Öncelikle, dilimizi değiştirmemiz gerekiyor. “O saatte orada ne işi vardı?” yerine, “O adam neden birine zarar verdi?” diye sormalıyız. Suçun sorumluluğunu doğru yere, yani suçluya yüklemeliyiz.
Eğitim de bu konuda çok önemli. Çocuklara, özellikle erkek çocuklara, “hayır”ın ne anlama geldiğini öğretmeliyiz. Kadınların, ne giydikleri ya da nasıl davrandıkları yüzünden değil, sadece insan oldukları için saygıyı hak ettiklerini anlatmalıyız.
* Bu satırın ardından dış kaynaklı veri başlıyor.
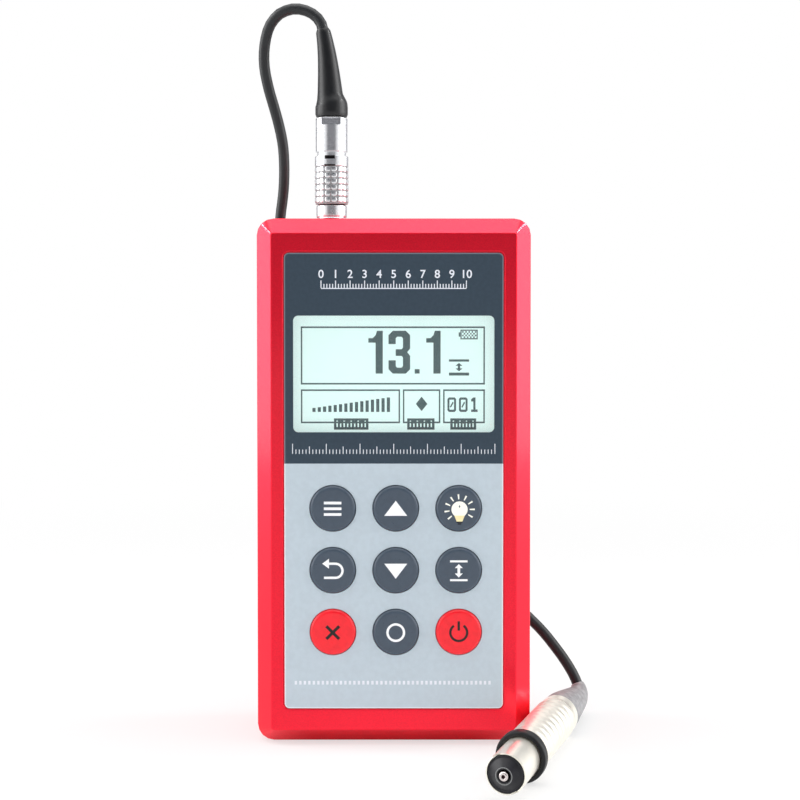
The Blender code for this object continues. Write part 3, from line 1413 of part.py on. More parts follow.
def make_grip(axis):
    ring_r = RING_D / 2
    ring_end = RING_FRONT + RING_L
    ring = [
        (nose_clear_r(), RING_FRONT),
        (ring_r - RING_ROUND, RING_FRONT),
        (ring_r, RING_FRONT + RING_ROUND),
        (ring_r, ring_end - RING_ROUND),
        (ring_r - RING_ROUND, ring_end),
        (NECK_D / 2 + SEAT_GAP, ring_end),
        (NECK_D / 2 + SEAT_GAP, RING_FRONT + RING_LIP_T),
        (nose_clear_r(), RING_FRONT + RING_LIP_T),
    ]
    piece("probe_ring", turned(ring), "black_rubber", parent=axis)

    grip_r = GRIP_D / 2
    ridge_r = RIDGE_D / 2
    bore_r = GRIP_BORE_D / 2
    ridges = [(grip_r, GRIP_RIDGE_START - GRIP_RIDGE_PITCH / 2)]
    for number in range(GRIP_RIDGES):
        crest = GRIP_RIDGE_START + number * GRIP_RIDGE_PITCH
        ridges += [(ridge_r, crest), (grip_r, crest + GRIP_RIDGE_PITCH / 2)]
    grip = [
        (NECK_D / 2, NECK_START),
        (NECK_D / 2, GRIP_SHOULDER),
        (grip_r, GRIP_SHOULDER),
        *ridges,
        (grip_r, PROBE_L - GRIP_BAND_L - GRIP_GROOVE_W),
        (grip_r - GRIP_RIDGE_H, PROBE_L - GRIP_BAND_L - GRIP_GROOVE_W / 2),
        (grip_r, PROBE_L - GRIP_BAND_L),
        (grip_r, PROBE_L - GRIP_NECK_WALL),
        (grip_r - GRIP_NECK_WALL, PROBE_L),
        (GRIP_CABLE_D / 2, PROBE_L),
        (GRIP_CABLE_D / 2, GRIP_BORE_Z1),
        (bore_r, GRIP_BORE_Z1),
        (bore_r, GRIP_STEP),
        (NECK_BORE_D / 2, GRIP_STEP),
        (NECK_BORE_D / 2, NECK_START),
    ]
    piece("probe_grip", turned(grip), "chrome", parent=axis)

    spring_r = GRIP_BORE_D / 2 - RUN_GAP - PROBE_SPRING_WIRE_R
    spring = conical_spring(
        "probe_spring",
        spring_r,
        spring_r,
        PROBE_SPRING_L,
        PROBE_SPRING_TURNS,
        PROBE_SPRING_WIRE_R,
        "spring_steel",
        axis,
    )
    spring.location = (0, 0, SPRING_START)

    clamp_r = bore_r - SEAT_GAP
    clamp = [
        (clamp_r, CLAMP_START),
        (clamp_r, CLAMP_START + CLAMP_L),
        (CLAMP_BORE_D / 2, CLAMP_START + CLAMP_L),
        (CLAMP_BORE_D / 2, CLAMP_START),
    ]
    piece("cable_clamp", turned(clamp, BOSS_SIDES), "brass", parent=axis)


def nose_clear_r():
    return NOSE_D / 2 + RUN_GAP


def make_boot(axis):
    """A rubber boot that leaves the grip straight, then turns up at its end to meet the cord."""
    bpy.context.view_layer.update()
    frame = axis.matrix_world
    along = (frame.to_3x3() @ Vector((0, 0, 1))).normalized()
    cord_end = Vector(CORD_ROUTE[-1])
    into_boot = (cord_end - Vector(CORD_ROUTE[-2])).normalized()
    start = frame @ Vector((0, 0, PROBE_L + SEAT_GAP))
    tip = cord_end + into_boot * SEAT_GAP
    pulls = (start, start + along * BOOT_REACH, tip + into_boot * BOOT_TURN_UP, tip)
    stations = []
    for step in range(BOOT_STEPS + 1):
        t = step / BOOT_STEPS
        shares = ((1 - t) ** 3, 3 * t * (1 - t) ** 2, 3 * t**2 * (1 - t), t**3)
        where = sum((pull * share for pull, share in zip(pulls, shares)), Vector())
        stations.append((where, (BOOT_BASE_D + (BOOT_TIP_D - BOOT_BASE_D) * t) / 2))
    stations.insert(-1, (tip + into_boot * BOOT_LEAD, BOOT_TIP_D / 2))
    tapered_tube("probe_boot", stations, 4, "grey_rubber")


def main():
    clear_scene()
    make_front_shell()
    make_rear_shell()
    make_case_screws()
    make_battery_cover()
    make_front_panel()
    make_display()
    make_keys()
    make_boards()
    make_battery_bay()
    make_socket()
    make_plug()
    make_cord()
    make_probe()


main()
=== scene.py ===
"""Coating thickness gauge: the finish of every surface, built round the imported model.

Metres, +Z up, the front faces -Y. The panel "Gauge" in the 3D view's sidebar adds each
group of pieces.
"""

import json
import math

import bmesh
import bpy
from bpy.props import FloatProperty, FloatVectorProperty, IntProperty, PointerProperty
from bpy.types import Operator, Panel, PropertyGroup
from mathutils import Matrix, Vector

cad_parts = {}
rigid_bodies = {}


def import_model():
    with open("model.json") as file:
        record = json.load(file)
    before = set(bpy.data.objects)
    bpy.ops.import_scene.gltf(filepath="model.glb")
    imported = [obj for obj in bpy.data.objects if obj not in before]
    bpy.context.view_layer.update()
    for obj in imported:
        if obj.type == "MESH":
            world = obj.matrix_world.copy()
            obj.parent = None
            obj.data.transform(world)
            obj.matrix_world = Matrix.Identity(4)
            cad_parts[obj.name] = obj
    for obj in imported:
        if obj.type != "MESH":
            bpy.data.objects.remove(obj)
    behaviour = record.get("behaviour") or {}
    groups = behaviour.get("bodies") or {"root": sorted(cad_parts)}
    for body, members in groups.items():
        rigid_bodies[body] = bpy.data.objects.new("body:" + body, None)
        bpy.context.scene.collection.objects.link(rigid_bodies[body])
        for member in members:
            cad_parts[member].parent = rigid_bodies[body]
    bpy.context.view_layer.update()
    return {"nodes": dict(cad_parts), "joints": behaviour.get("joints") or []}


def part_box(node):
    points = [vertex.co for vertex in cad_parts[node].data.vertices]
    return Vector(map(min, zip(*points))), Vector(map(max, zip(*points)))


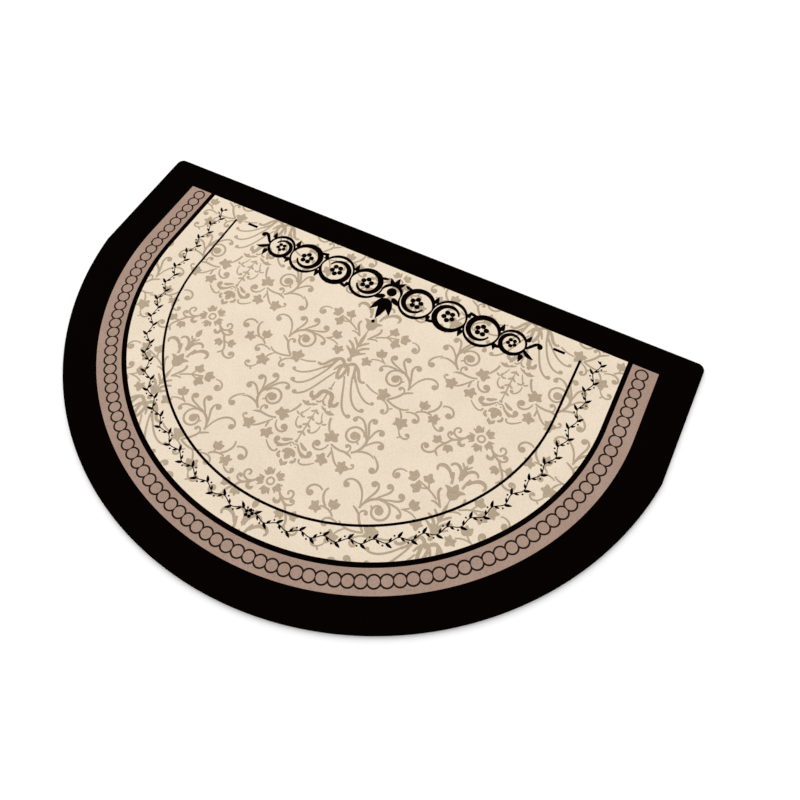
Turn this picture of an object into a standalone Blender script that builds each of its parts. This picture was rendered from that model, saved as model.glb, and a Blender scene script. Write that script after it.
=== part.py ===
"""Half-round doormat: one flat sheet of printed textile bonded to a rubber back.

Metres, +Z up. The origin is on the floor under the middle of the mat's box, +X runs
along the flat edge and +Y points to that edge, so the curve bulges towards -Y.
"""

from math import acos, cos, pi, sin

import bmesh
import bpy
import numpy as np

# Driving sizes of the cut mat, in metres
WIDTH = 0.700
DEPTH = 0.450
THICKNESS = 0.005
CORNER_RADIUS = 0.0085

# The curve is the lower part of an ellipse a little wider than the mat, so it meets
# the straight sides at a slight corner
CURVE_HALF_WIDTH = 0.3531
CURVE_HALF_DEPTH = 0.3438

# Roundings of the cut edge, above and below
TOP_ROUNDING = 0.0012
BOTTOM_ROUNDING = 0.0005

# How finely the round stretches are divided
CURVE_STEPS = 120
CORNER_STEPS = 8
SIDE_STEPS = 12
FLAT_EDGE_STEPS = 48
ROUNDING_STEPS = 4

FACE_COLOUR = (0.0027, 0.0009, 0.0009, 1.0)
FACE_ROUGHNESS = 0.9

HALF_WIDTH = WIDTH / 2
FLAT_EDGE_Y = DEPTH / 2
CURVE_CENTRE_Y = CURVE_HALF_DEPTH - DEPTH / 2
CURVE_START_ANGLE = acos(HALF_WIDTH / CURVE_HALF_WIDTH)
SIDE_END_Y = CURVE_CENTRE_Y - CURVE_HALF_DEPTH * sin(CURVE_START_ANGLE)


def clear_scene():
    """Remove every object that the open file holds."""
    for item in list(bpy.data.objects):
        bpy.data.objects.remove(item, do_unlink=True)


def corner(centre_x, centre_y, start, end):
    """A quarter circle between two angles, in radians."""
    angle = np.linspace(start, end, CORNER_STEPS + 1)
    x = centre_x + CORNER_RADIUS * np.cos(angle)
    y = centre_y + CORNER_RADIUS * np.sin(angle)
    return np.stack([x, y], axis=1)


def straight(start, end, steps):
    """Evenly spaced points from start to end, without the two ends."""
    part = np.linspace(0.0, 1.0, steps + 1)[1:-1, None]
    return np.array(start) * (1 - part) + np.array(end) * part


def outline():
    """The cut line seen from above, counter-clockwise from the right end of the flat edge."""
    corner_x = HALF_WIDTH - CORNER_RADIUS
    corner_y = FLAT_EDGE_Y - CORNER_RADIUS
    angle = np.linspace(pi + CURVE_START_ANGLE, 2 * pi - CURVE_START_ANGLE, CURVE_STEPS + 1)
    curve_x = CURVE_HALF_WIDTH * np.cos(angle)
    curve_y = CURVE_CENTRE_Y + CURVE_HALF_DEPTH * np.sin(angle)
    return np.concatenate([
        corner(corner_x, corner_y, 0.0, pi / 2),
        straight((corner_x, FLAT_EDGE_Y), (-corner_x, FLAT_EDGE_Y), FLAT_EDGE_STEPS),
        corner(-corner_x, corner_y, pi / 2, pi),
        straight((-HALF_WIDTH, corner_y), (-HALF_WIDTH, SIDE_END_Y), SIDE_STEPS),
        np.stack([curve_x, curve_y], axis=1),
        straight((HALF_WIDTH, SIDE_END_Y), (HALF_WIDTH, corner_y), SIDE_STEPS),
    ])


def outward(points):
    """The outline's outward normals, each the mean of its two edges' normals."""
    edge = np.roll(points, -1, axis=0) - points
    edge /= np.linalg.norm(edge, axis=1)[:, None]
    normal = np.stack([edge[:, 1], -edge[:, 0]], axis=1)
    normal += np.roll(normal, 1, axis=0)
    return normal / np.linalg.norm(normal, axis=1)[:, None]


def edge_profile():
    """How far in the cut edge lies and how high, from the underside up to the face."""
    rows = []
    for step in range(ROUNDING_STEPS + 1):
        angle = pi / 2 * step / ROUNDING_STEPS
        rows.append((BOTTOM_ROUNDING * (1 - sin(angle)), BOTTOM_ROUNDING * (1 - cos(angle))))
    for step in range(ROUNDING_STEPS + 1):
        angle = pi / 2 * step / ROUNDING_STEPS
        rows.append((TOP_ROUNDING * (1 - cos(angle)), THICKNESS - TOP_ROUNDING * (1 - sin(angle))))
    return rows


def build_mat():
    """Carry the edge profile round the outline and close it with two flat faces."""
    points = outline()
    normals = outward(points)
    mesh = bpy.data.meshes.new("mat")
    form = bmesh.new()
    rings = []
    for inset, height in edge_profile():
        ring = points - normals * inset
        rings.append([form.verts.new((x, y, height)) for x, y in ring])
    count = len(points)
    for lower, upper in zip(rings, rings[1:]):
        for index in range(count):
            after = (index + 1) % count
            form.faces.new((lower[index], lower[after], upper[after], upper[index]))
    form.faces.new(rings[-1])
    form.faces.new(reversed(rings[0]))
    bmesh.ops.recalc_face_normals(form, faces=form.faces)
    form.to_mesh(mesh)
    form.free()
    mesh.shade_smooth()
    mesh.set_sharp_from_angle(angle=pi / 6)
    mat = bpy.data.objects.new("mat", mesh)
    bpy.context.scene.collection.objects.link(mat)
    return mat


def printed_textile():
    """Black printed polyester, matt."""
    material = bpy.data.materials.new("printed_textile")
    material.use_nodes = True
    shader = material.node_tree.nodes["Principled BSDF"]
    shader.inputs["Base Color"].default_value = FACE_COLOUR
    shader.inputs["Roughness"].default_value = FACE_ROUGHNESS
    shader.inputs["Metallic"].default_value = 0.0
    return material


clear_scene()
build_mat().data.materials.append(printed_textile())
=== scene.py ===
from math import acos, cos, pi, radians, sin

import bpy
import numpy as np
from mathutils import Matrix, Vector
from mathutils.geometry import delaunay_2d_cdt


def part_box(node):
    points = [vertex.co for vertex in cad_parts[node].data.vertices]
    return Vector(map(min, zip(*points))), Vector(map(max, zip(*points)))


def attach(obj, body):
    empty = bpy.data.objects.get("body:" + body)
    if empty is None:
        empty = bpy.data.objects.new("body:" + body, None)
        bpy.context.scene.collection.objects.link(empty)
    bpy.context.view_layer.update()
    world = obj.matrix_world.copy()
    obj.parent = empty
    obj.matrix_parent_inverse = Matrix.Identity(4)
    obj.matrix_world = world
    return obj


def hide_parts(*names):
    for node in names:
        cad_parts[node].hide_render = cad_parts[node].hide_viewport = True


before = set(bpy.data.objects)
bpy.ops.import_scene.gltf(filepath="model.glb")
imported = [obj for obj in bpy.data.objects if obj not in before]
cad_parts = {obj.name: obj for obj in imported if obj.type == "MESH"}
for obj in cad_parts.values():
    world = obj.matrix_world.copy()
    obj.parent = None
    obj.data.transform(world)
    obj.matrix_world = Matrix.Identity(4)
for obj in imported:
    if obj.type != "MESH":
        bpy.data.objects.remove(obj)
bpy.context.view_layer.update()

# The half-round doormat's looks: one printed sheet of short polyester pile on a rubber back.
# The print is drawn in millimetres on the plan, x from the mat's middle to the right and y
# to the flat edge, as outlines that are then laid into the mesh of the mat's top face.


# Driving sizes in millimetres, read from the mat's part in model.glb
MM = 0.001
MAT_LOW, MAT_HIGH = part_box("mat")
HALF_WIDTH = (MAT_HIGH.x - MAT_LOW.x) / 2 / MM
HALF_DEPTH = (MAT_HIGH.y - MAT_LOW.y) / 2 / MM
THICKNESS = (MAT_HIGH.z - MAT_LOW.z) / MM
FLAT_EDGE = HALF_DEPTH

# The cut line, with the same measures as the solid's: rounded corners at the flat edge,
# straight sides, then part of an ellipse
CORNER_RADIUS = 8.5
CURVE_HALF_WIDTH = 1.00886 * HALF_WIDTH
CURVE_HALF_DEPTH = 1.528 * HALF_DEPTH
CORNER_STEPS = 12
CURVE_STEPS = 240
STRAIGHT_STEP = 8.0

# The cut edge: rubber below, pile above, with a fine groove where they are bonded
RUBBER_THICKNESS = 1.6
BOND_GROOVE = 0.18
BOND_HALF_HEIGHT = 0.22
TOP_ROUNDING = 1.2
BOTTOM_ROUNDING = 0.5
ROUNDING_STEPS = 6
GROOVE_STEPS = 6

# The nested half-round lines of the print: half width, distance from the flat edge to
# where the curve starts, distance from the flat edge to the curve's lowest point, and how
# far to the right of the mat's middle it lies
BAND_OUTER = (308.7, 122.3, 415.5, 0.7)
LINE_OUTER = (279.9, 123.5, 389.9, 0.8)
FIELD_EDGE = (274.2, 123.8, 384.4, 1.0)
CHAIN_MIDDLE = (292.4, 122.9, 402.8, 1.0)
VINE_MIDDLE = (247.6, 129.0, 365.7, 1.0)
THIN_LINE = (226.9, 135.4, 350.2, 1.6)

# How far the lines' sides lean in for each millimetre up, how far from the flat edge they
# end, and how finely they are drawn
SIDE_LEAN = 0.0145
PRINT_TOP = 33.2
THIN_LINE_TOP = 54.6
THIN_LINE_WIDTH = 2.8
LINE_STEP = 2.5
FINE_STEP = 1.0
HALF_ELLIPSE_STEPS = 180

# The rings along the band: their spacing, how far from the flat edge the first one lies,
# their radius and the width of their line. Each one's line runs into its neighbours'.
CHAIN_PITCH = 12.32
CHAIN_START = 42.6
RING_RADIUS = 7.5
RING_LINE = 1.87
RING_STEPS = 28

# The damask: columns with a half drop, how far to the right of the mat's middle the middle
# column lies, how far below the flat edge its rosette lies, and which columns and rows of
# the repeat reach the field
COLUMN_SPACING = 168.6
REPEAT_HEIGHT = 277.0
DAMASK_MIDDLE = 2.5
ROSETTE_DROP = 327.5
COLUMNS = range(-2, 3)
ROWS = range(-1, 3)

# How far to the right of the mat's middle the scroll, the bars and the vine lie
PRINT_SHIFT = 1.0

# The black scroll along the flat edge: how far below the edge its middle line lies, where
# its first coil starts beside the palmette, its line, and the radii of its coils
SCROLL_DROP = 67.5
SCROLL_START = 12.0
SCROLL_LINE = 4.2
COIL_RADII = (20.5, 20.5, 20.5, 16.0)

# A coil of the first radius: how far it turns in degrees, its line at its two ends and at
# its fullest, the radius that it shrinks to, and its blossom's radius
COIL_TURN = 335
COIL_THIN = 2.0
COIL_THICK = 7.0
COIL_INNER = 11.5
COIL_BLOSSOM = 8.4

# The short bars at the scroll's two ends
BAR_MIDDLE = 201.4
BAR_DROP = 53.9
BAR_LENGTH = 13.6
BAR_WIDTH = 3.5

# The leafy vine between the thin line and the field's edge: how far from the flat edge it
# starts, its waves' length, how far they sway to each side, its line, how finely it is
# drawn and its blossom's radius
VINE_TOP = 46.0
VINE_WAVE = 25.0
VINE_SWAY = 2.2
VINE_LINE = 1.05
VINE_STEP = 1.6
VINE_BLOSSOM = 5.2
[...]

Medyanın da bu konuda büyük bir rolü var. Haberlerde, mağdurun kıyafeti ya da davranışı değil, saldırganın suçu ön plana çıkarılmalı. Çünkü toplum, medyada gördüklerini içselleştirir.
Sonuç: Suçlu Kim?
Unutma, tecavüzün tek bir sorumlusu vardır: Tecavüzcü. Mağdurun ne giydiği, nerede olduğu ya da nasıl davrandığı, bu suçu haklı çıkarmaz. Bu yüzden, mağduru suçlamak yerine, ona destek olmalıyız. Çünkü bir gün, bu destek senin ya da sevdiklerinin de ihtiyacı olabilir.
Dünyayı daha güvenli bir yer haline getirmek istiyorsak, önce bu yanlış algıyı değiştirmeliyiz. Suçluyu değil, mağduru koruyan bir toplum inşa etmeliyiz. Çünkü kimse, başına gelen bir kötülük yüzünden suçlanmayı hak etmez.